Dan de qué hablar los recientes acontecimientos en el Tribunal de Estados Unidos en Puerto Rico relacionados con el caso del exsenador Héctor Martínez y su compinche Juan Bravo.
Lo primero es el mucho tiempo -- un año -- desde la condena hasta la sentencia, en un tribunal que se jacta de su diligencia y eficiencia. Hay que suponer que ambos -- sobre todo Martínez -- han estado negociando su sentencia, a cambio de inculpar a otros, en lo que es el cuento de nunca acabar en la corrupción en nuestro país. Y deben haber embarrado a muchos otros, a juzgar por esa sentencita de cuatro añitos. Si a eso le añadimos que a Bravo le van a permitir entregarse, a plazos cómodos, a mediados de abril, entonces, tanta amabilidad no puede salir de la bondad del corazón del juez Besosa.
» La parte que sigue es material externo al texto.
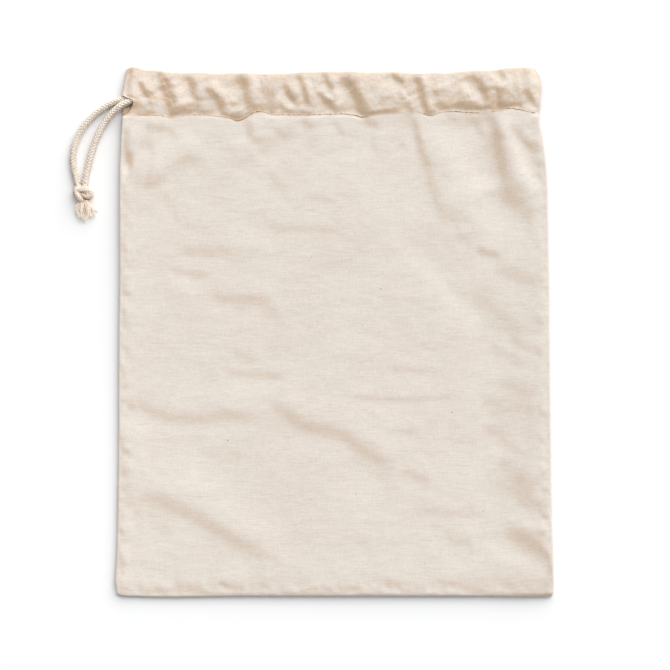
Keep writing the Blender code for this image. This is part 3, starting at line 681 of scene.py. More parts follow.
clothLook = {
    "thickness": 0.5,
    "width": 300.0,
    "firstGuess": 148.0,      # half the width, from which settle starts
    "bottom": -181.0,         # y of the bottom seam
    "bodyDepth": 331.0,       # from there to the stitches
    "backDepth": 361.0,       # and to the top fold
    "dropScale": 1.12,        # all the drops in the tables of flanks below are multiplied by this

    # heights
    "backHeight": 0.3,        # middle of the back panel
    "backInset": 0.35,        # the back's edge lies this far inside the front's
    "leastGap": 0.1,          # between the panels
    "seamHeight": 1.3,        # middle of the front where it meets the side seams
    "lowSeamHeight": 3.6,     # and the bottom seam, which curls up a little
    "lowSeamRun": 12.0,       # over this far from the bottom
    "bodyHeight": 5.2,        # above the bottom seam
    "yokeHeight": 6.6,        # below the casing
    "leftLow": 1.4,           # it lies flatter along the left side
    "leftLowRun": 150.0,      # over this far from the left
    "leftLowAt": (-80.0, 225.0),       # from this y the lower part eases out, over this far
    "dishWidths": (24.0, 46.0, 18.0),  # it sinks again beside the seam allowances
    "dishDepths": (0.3, 2.0, -0.2),    # left, right and bottom
    "dishAt": (30.0, 90.0),   # from this y the dish eases out, over this far
    "allowance": 3.0,         # width of the seam allowances inside

    # edges
    "sideRound": 0.6,         # width of the rounded edge over a side seam
    "lowRound": 3.0,          # and over the bottom seam
    "edgeSoft": 7.0,          # width over which the front comes up to its full height
    "bodyFirm": 0.94,         # how much of that rise is in the rounded edge itself
    "casingFirm": 0.4,
    "slotFirm": 0.3,          # less of it at the slot
    "slotFirmFrom": (152.0, 3.0),      # from this y, over this far
    "slotFirmHalf": (163.0, 6.0),      # half of it is gone again after this y
    "slotFirmRun": 20.0,      # and over this far from the left
    "edgeSteps": (0.0, 0.35, 0.8, 1.3, 1.9, 2.6, 3.5, 4.6, 6.0, 7.6),   # rows of points beside an edge
    "backSteps": (0.0, 0.7, 1.5, 2.5, 4.0, 6.0),
    # the lower right corner is pressed down. Columns: depth, reach from the right, from the bottom
    "bodyCorner": (1.7, 16.0, 12.0),
    "edgeCorner": (2.4, 13.0, 10.0),
    "topCornerHeight": 2.2,   # the edge at the casing's right end
    "topCornerAt": (150.0, 10.0),      # from this y, over this far
    "topCornerRun": 14.0,     # and over this far from the right
    "lowLeftEdge": 0.6,       # the bottom edge lies lower towards the left
    "lowLeftRun": 130.0,
    "lowEdgeRun": 10.0,

    # stitches and casing
    "grooveDepth": 0.4,       # the stitches pull the cloth in
    "grooveWidth": 1.5,
    "casingRise": 1.4,        # from the stitches to the level of the cords
    "casingRun": 18.0,
    "slotLift": 0.5,          # the cord holds the cloth up where it comes out
    "slotLiftAt": (-118.0, -16.0),     # from this x, over this far to the left
    "slotLiftRun": 9.0,       # and over this far up from the stitches
    "cornerFall": 2.8,        # the casing's upper left corner falls off again
    "cornerFallAt": (-116.0, -20.0),
    "cornerFallUp": (4.0, 25.0),       # from this far above the stitches, over this far
    "casingFlanksUp": (-1.6, 4.0),     # where the casing's own folds begin
    "slotReach": 18.0,        # how far in the slot's own heights count
    "foldDepth": 1.2,         # how far the top fold reaches beyond the level layers
    "foldSoft": 2.0,          # width of the fall before it
    "foldDrop": 0.25,         # and its depth
    "hemStep": 1.4,           # between the outer layer and the hem at the top fold
    "hemBelow": 4.0,          # the hem ends this far below the stitches
    "hemEnds": (-126.0, 121.0),        # and is drawn in to these x
    "hemOverCord": 4.6,       # half the width of its rise over the cord
    "hemTurn": 0.25,          # share of the hem in which it comes down from the fold
    "hemDraw": 0.3,           # and in which it is drawn in
    "hemGap": 0.8,            # least step between the front's outer layer and its hem
    "frontHem": (1.75, 3.9),  # its height, and its rise over the cord
    "backHem": (0.95, 3.75),

    # loose crumples, longer along the weft. Columns: height, size along x and y, place in the noise
    "crumples": [(0.16, 40, 16, 4.2), (0.1, 14, 7, 8.4), (0.05, 6, 3.5, 2.9)],
    "casingCrumples": 0.6,    # as a share of the body's
    "foldsRun": 6.0,          # the body's folds and crumples are full this far from the edge
    # pulled by the seams
    "puckers": [(0.3, 4.5, 4.5, 6.6), (0.35, 10, 10, 1.6)],
    "puckerStart": 2.0,       # they are full this far from the edge
    "puckerEnd": (4.0, 8.0),  # and ease out from here, over this far
    "casingPuckers": 0.3,     # as a share of the body's
    # fine gathers of the casing. Columns: as above, then how far they lean, how far above the stitches
    # they are full
    "gathers": [(0.42, 6.5, 22, 5.5, 0.35, 3.0), (0.34, 4.2, 6.0, 15.1, 0.6, 2.0)],
    # the stitches pull unevenly
    "grooveNoise": [(0.9, 9, 30, 19.4), (0.5, 3.4, 30, 23.8)],

    # painted shade, 0 for plain cloth and 1 for the colour of a fold
    "shadedTone": 2.5,        # for cloth that turns away from the light
    "shadedMost": 0.6,        # slope beyond which that grows no more
    "shadedRun": 3.0,         # not beside an edge
    "casingTone": 0.22,
    "casingToneNoise": [(0.2, 9, 7, 12.2)],
    "topTone": 0.15,
    "topToneUp": (18.0, 9.0), # from this far above the stitches, over this far
    "seamTone": 0.1,
    "seamToneRun": 4.0,
    "stitchTone": 0.16,
    "stitchToneUp": 0.8,      # painted shade, browner just above the stitches
    "stitchToneNoise": [(0.2, 3.0, 30, 27.1)],
    "slotTone": 0.9,          # and painted shade along the slot's edge, between these y
    "slotToneFrom": (148.0, 3.0),
    "slotToneTo": (160.0, 3.0),
    "slotToneRun": 0.8,
    "insideTone": 0.4,        # painted shade of the front's hem and of the back's fold

    "columns": 190,
    "bodyRows": 184,
    "casingRows": 27,
    "foldRows": 6,
    "hemRows": 12,
    "backColumns": 84,
    "backRows": 96,
    "backHemRows": 20,
}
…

Sobre este último, no se puede pasar por alto su desliz de hace un par de días, cuando, burlonamente, comentó la ausencia de los legisladores que durante el juicio acompañaron a Martínez. Aunque aquella comparecencia fue impropia, el comentario del juez rezuma falta de ecuanimidad, temperamento judicial y «pasión, prejuicio y parcialidad». No me sorprendería que figurara como uno de los señalamientos de errores en la apelación que ya se ha anunciado.